Within six months, the reseller closes two recurring revenue deals with controlled implementation risk, the consulting firm begins leading deployments with reduced vendor oversight, and the SaaS partner launches a branded ERP-enabled offering with clear support boundaries. That is what scalable channel onboarding looks like in practice: differentiated enablement, standardized controls, and measurable progression.
Executive recommendations for manufacturing ERP vendors
Treat partner onboarding as a revenue operations function, not a training function. It should be jointly owned by channel leadership, solution consulting, implementation operations, and customer success. This ensures that partners are enabled to sell, deliver, support, and retain customers rather than simply pass a certification exam.
Invest in partner segmentation early.
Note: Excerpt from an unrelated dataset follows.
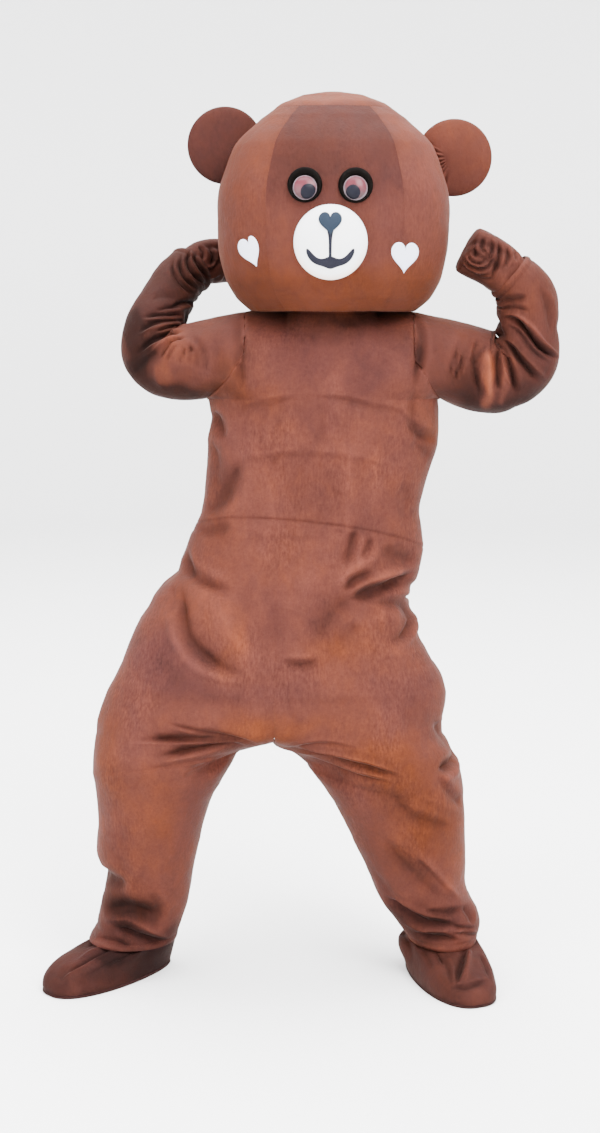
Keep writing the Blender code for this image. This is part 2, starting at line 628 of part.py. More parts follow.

The economics, support model, and enablement path for a white-label SaaS provider are materially different from those of a regional reseller. Program design should reflect that reality. Standardization should exist at the governance layer, not at the expense of channel fit.
Finally, align incentives with long-term recurring revenue. Reward partners not only for bookings but also for implementation quality, adoption, renewals, and expansion. In manufacturing ERP, channel scale becomes durable only when onboarding creates partners that can operate as reliable extensions of the vendor's commercial and delivery model.